Reproduce all of the data word for word.

>>>

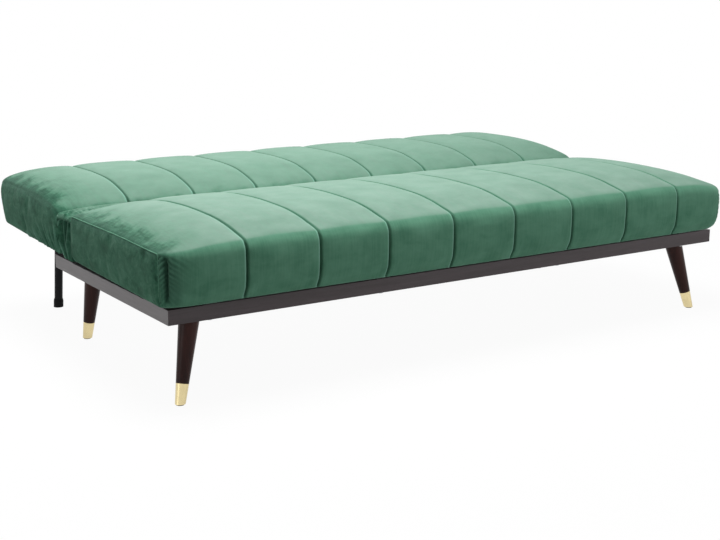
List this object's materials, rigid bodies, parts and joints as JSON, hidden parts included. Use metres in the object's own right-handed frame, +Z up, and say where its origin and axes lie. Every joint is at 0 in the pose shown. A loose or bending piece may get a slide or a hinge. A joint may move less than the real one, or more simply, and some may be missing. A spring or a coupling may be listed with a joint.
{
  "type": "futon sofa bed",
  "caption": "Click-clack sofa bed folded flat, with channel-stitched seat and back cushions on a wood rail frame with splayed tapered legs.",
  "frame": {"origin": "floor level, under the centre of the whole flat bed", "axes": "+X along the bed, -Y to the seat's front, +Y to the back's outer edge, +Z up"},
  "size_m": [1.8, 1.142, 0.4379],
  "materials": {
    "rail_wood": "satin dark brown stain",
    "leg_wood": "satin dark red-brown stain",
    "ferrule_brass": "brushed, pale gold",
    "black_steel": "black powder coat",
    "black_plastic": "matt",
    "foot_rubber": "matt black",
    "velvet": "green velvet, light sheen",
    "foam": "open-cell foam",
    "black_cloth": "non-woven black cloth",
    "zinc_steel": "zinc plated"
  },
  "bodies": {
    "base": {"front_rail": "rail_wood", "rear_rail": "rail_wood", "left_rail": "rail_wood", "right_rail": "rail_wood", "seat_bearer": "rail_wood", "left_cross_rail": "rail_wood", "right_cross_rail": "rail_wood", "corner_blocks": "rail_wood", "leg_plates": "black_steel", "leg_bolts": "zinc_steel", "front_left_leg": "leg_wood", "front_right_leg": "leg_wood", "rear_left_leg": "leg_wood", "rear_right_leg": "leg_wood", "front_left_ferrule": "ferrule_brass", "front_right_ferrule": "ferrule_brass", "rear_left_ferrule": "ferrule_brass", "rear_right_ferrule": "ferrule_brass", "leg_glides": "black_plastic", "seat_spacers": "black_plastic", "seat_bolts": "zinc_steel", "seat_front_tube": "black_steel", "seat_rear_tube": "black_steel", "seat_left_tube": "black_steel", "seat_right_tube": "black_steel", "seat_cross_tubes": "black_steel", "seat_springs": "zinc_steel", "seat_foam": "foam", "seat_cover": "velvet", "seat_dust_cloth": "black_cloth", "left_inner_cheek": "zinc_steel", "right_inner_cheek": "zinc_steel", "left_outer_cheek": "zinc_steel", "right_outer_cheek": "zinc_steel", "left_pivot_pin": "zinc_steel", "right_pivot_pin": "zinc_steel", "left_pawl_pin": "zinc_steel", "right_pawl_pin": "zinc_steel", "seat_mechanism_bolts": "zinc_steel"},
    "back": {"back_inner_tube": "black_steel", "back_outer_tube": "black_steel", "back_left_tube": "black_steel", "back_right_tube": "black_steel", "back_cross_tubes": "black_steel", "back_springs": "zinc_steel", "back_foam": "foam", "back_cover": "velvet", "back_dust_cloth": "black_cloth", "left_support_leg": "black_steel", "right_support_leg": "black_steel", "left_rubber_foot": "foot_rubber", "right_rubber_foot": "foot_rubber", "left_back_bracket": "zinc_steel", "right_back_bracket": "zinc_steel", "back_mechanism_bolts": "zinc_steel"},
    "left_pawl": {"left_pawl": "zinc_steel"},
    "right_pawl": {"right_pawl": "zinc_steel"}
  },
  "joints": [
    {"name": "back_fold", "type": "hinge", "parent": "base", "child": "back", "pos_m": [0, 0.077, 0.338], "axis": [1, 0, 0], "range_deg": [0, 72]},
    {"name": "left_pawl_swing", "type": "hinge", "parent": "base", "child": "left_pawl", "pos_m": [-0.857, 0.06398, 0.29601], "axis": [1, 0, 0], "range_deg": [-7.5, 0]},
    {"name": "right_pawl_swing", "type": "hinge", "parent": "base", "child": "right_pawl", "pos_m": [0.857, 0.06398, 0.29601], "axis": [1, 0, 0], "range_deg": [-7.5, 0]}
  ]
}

<<<

- [Task solution]
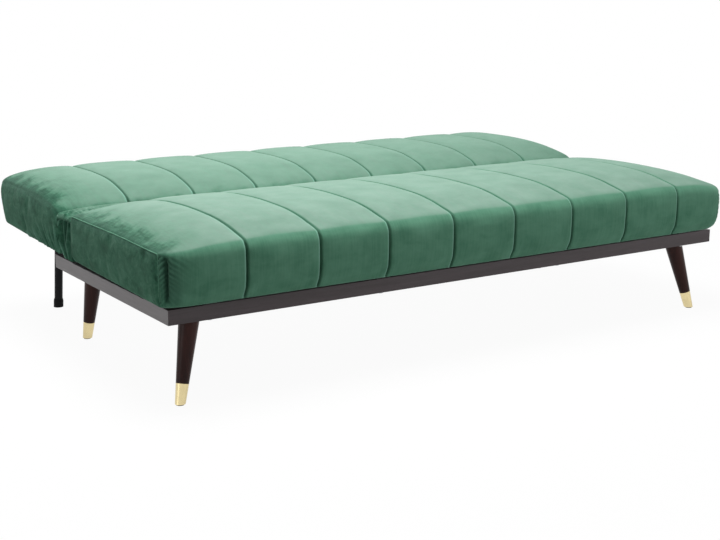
List this object's materials, rigid bodies, parts and joints as JSON, hidden parts included. Use metres in the object's own right-handed frame, +Z up, and say where its origin and axes lie. Every joint is at 0 in the pose shown. A loose or bending piece may get a slide or a hinge. A joint may move less than the real one, or more simply, and some may be missing. A spring or a coupling may be listed with a joint.
{
  "type": "futon sofa bed",
  "caption": "Click-clack sofa bed folded flat, with channel-stitched seat and back cushions on a wood rail frame with splayed tapered legs.",
  "frame": {"origin": "floor level, under the centre of the whole flat bed", "axes": "+X along the bed, -Y to the seat's front, +Y to the back's outer edge, +Z up"},
  "size_m": [1.8, 1.142, 0.4379],
  "materials": {
    "rail_wood": "satin dark brown stain",
    "leg_wood": "satin dark red-brown stain",
    "ferrule_brass": "brushed, pale gold",
    "black_steel": "black powder coat",
    "black_plastic": "matt",
    "foot_rubber": "matt black",
    "velvet": "green velvet, light sheen",
    "foam": "open-cell foam",
    "black_cloth": "non-woven black cloth",
    "zinc_steel": "zinc plated"
  },
  "bodies": {
    "base": {"front_rail": "rail_wood", "rear_rail": "rail_wood", "left_rail": "rail_wood", "right_rail": "rail_wood", "seat_bearer": "rail_wood", "left_cross_rail": "rail_wood", "right_cross_rail": "rail_wood", "corner_blocks": "rail_wood", "leg_plates": "black_steel", "leg_bolts": "zinc_steel", "front_left_leg": "leg_wood", "front_right_leg": "leg_wood", "rear_left_leg": "leg_wood", "rear_right_leg": "leg_wood", "front_left_ferrule": "ferrule_brass", "front_right_ferrule": "ferrule_brass", "rear_left_ferrule": "ferrule_brass", "rear_right_ferrule": "ferrule_brass", "leg_glides": "black_plastic", "seat_spacers": "black_plastic", "seat_bolts": "zinc_steel", "seat_front_tube": "black_steel", "seat_rear_tube": "black_steel", "seat_left_tube": "black_steel", "seat_right_tube": "black_steel", "seat_cross_tubes": "black_steel", "seat_springs": "zinc_steel", "seat_foam": "foam", "seat_cover": "velvet", "seat_dust_cloth": "black_cloth", "left_inner_cheek": "zinc_steel", "right_inner_cheek": "zinc_steel", "left_outer_cheek": "zinc_steel", "right_outer_cheek": "zinc_steel", "left_pivot_pin": "zinc_steel", "right_pivot_pin": "zinc_steel", "left_pawl_pin": "zinc_steel", "right_pawl_pin": "zinc_steel", "seat_mechanism_bolts": "zinc_steel"},
    "back": {"back_inner_tube": "black_steel", "back_outer_tube": "black_steel", "back_left_tube": "black_steel", "back_right_tube": "black_steel", "back_cross_tubes": "black_steel", "back_springs": "zinc_steel", "back_foam": "foam", "back_cover": "velvet", "back_dust_cloth": "black_cloth", "left_support_leg": "black_steel", "right_support_leg": "black_steel", "left_rubber_foot": "foot_rubber", "right_rubber_foot": "foot_rubber", "left_back_bracket": "zinc_steel", "right_back_bracket": "zinc_steel", "back_mechanism_bolts": "zinc_steel"},
    "left_pawl": {"left_pawl": "zinc_steel"},
    "right_pawl": {"right_pawl": "zinc_steel"}
  },
  "joints": [
    {"name": "back_fold", "type": "hinge", "parent": "base", "child": "back", "pos_m": [0, 0.077, 0.338], "axis": [1, 0, 0], "range_deg": [0, 72]},
    {"name": "left_pawl_swing", "type": "hinge", "parent": "base", "child": "left_pawl", "pos_m": [-0.857, 0.06398, 0.29601], "axis": [1, 0, 0], "range_deg": [-7.5, 0]},
    {"name": "right_pawl_swing", "type": "hinge", "parent": "base", "child": "right_pawl", "pos_m": [0.857, 0.06398, 0.29601], "axis": [1, 0, 0], "range_deg": [-7.5, 0]}
  ]
}